Embedded Insurance Enters Its AI Era
The next wave of insurance innovation won't come from flashy consumer-facing AI. It will come from invisible infrastructure that changes how insurers, brokers, fintechs, and digital platforms work behind the scenes.
Derek Szeto, co-founder and CEO of Walnut Insurance, is building that infrastructure. His company helps businesses embed insurance into their customer journeys under their own brands-launching programs in 30 days or less. The model has gained momentum as fintechs and digital platforms have matured their data, customer pipelines, and ability to show relevant offers at the right moment.
Where AI is Already Working
AI's biggest practical impact in insurance today isn't visible to consumers. It's in the back office, where insurers and their partners use AI to handle coding and workflows. The insurance industry still processes enormous amounts of paperwork, and AI is cutting through that friction.
"It's where you don't see it as a consumer," Szeto said. "You can just get a lot more done more efficiently with the maturity of the platforms."
Speed Through Maturity
Walnut can launch embedded insurance programs in 30 days because the ecosystem has matured. Scaled fintechs have spent 5+ years building their data management and customer pipelines. They now know how to put relevant offers in front of the right people at the right time.
Walnut itself has matured too. The company has ready-to-go programs for travel, tenant, and credit card insurance, plus strong relationships with insurers that can activate new programs quickly. AI coding agents help developers integrate these offerings through public APIs in hours instead of weeks.
API Distribution Changes Discovery
APIs and data are shifting how customers find and buy insurance. Traditional marketing-TV, billboards, generic digital messages-creates noise. APIs let companies show the right product to the right person at the right time.
"Nobody wakes up and is looking forward to buying insurance," Szeto said. "APIs and data give you an opportunity to put the right product in front of the right customer at a time that it's relevant."
At an airport, a customer could receive a travel insurance offer at the moment they need it. That only works with APIs.
Balancing Personalization and Trust
AI-driven underwriting can personalize coverage and speed decisions. But insurers must build guardrails to ensure fairness. "You certainly cannot let the AI run wild," Szeto said. "You will need evals, guardrails, test data to ensure it is fair. The insurer and underwriters ultimately still own the results."
On the consumer side, large language models like ChatGPT and Claude help customers understand their policies. Instead of trusting blindly, people can ask questions and verify coverage details-something that would have been too time-consuming before.
Claims Automation and Speed
AI will enable more parametric insurance-trigger-based, programmatic coverage that pays instantly when conditions are met.

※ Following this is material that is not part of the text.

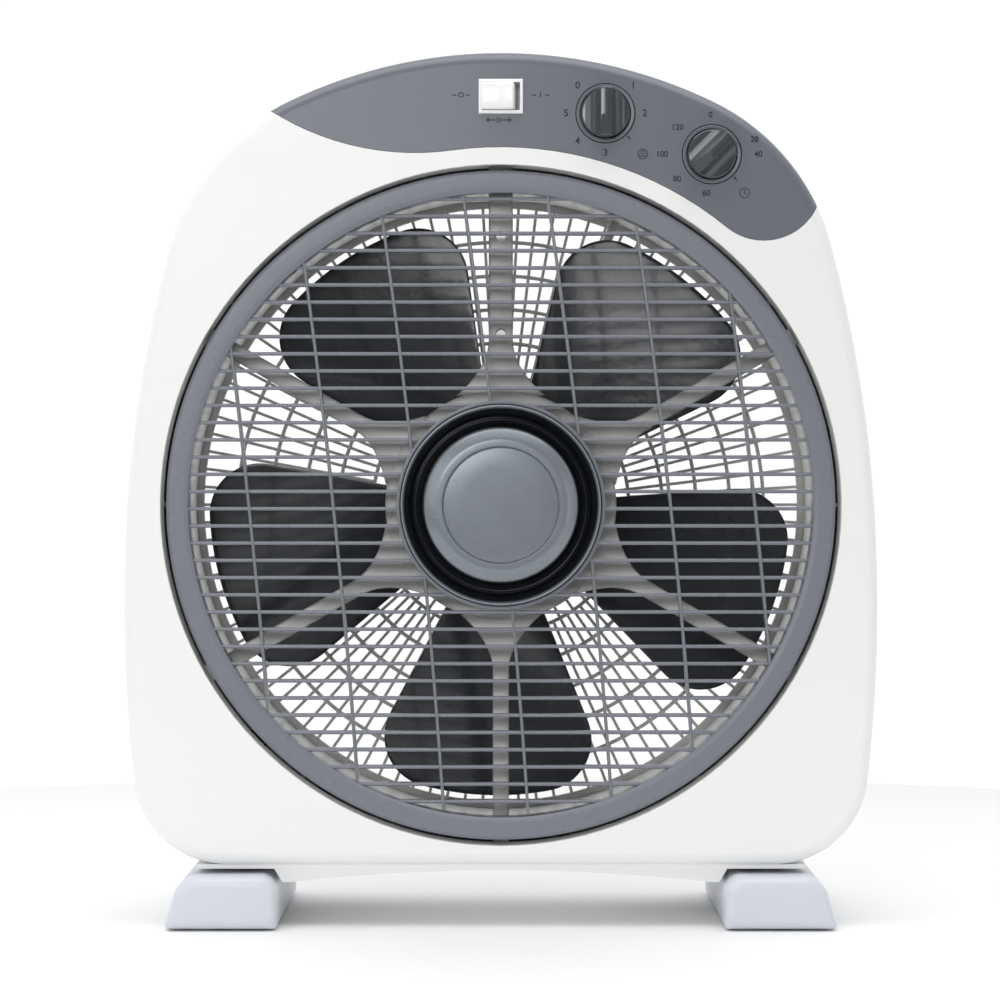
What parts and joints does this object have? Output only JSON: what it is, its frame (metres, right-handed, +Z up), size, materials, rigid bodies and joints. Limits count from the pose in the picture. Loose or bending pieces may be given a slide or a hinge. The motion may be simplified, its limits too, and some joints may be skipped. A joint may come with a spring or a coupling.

Weather-based crop insurance and flight delay insurance already work this way with public data.
As AI improves, it can make claim decisions on "fuzzy" data without human review. Insurers can manage risk by having AI handle approvals automatically, approving more claims instantly. Customers get faster payouts. Insurers cut processing costs. Both sides win.
Data Security is Table Stakes
AI for insurance means handling sensitive customer data. Security compliance-SOC2 Type 2 certification-is now a requirement for any insuretech that wants to use data effectively.
Regulators and customers alike should judge AI through one lens: Does it help customers get suitable access to products and get the value they paid for at claim time? That's what insurance fundamentally does-pool risk and help people in their time of need.
What's Coming
Embedded insurance adoption will accelerate as AI agents spread across operations, legal, finance, and customer support. Consumers will have AI assistants helping them navigate decisions. The pace of change will exceed expectations.
For insurance professionals, the shift is clear: the industry's next phase runs on infrastructure, not hype. The companies that build it well will win.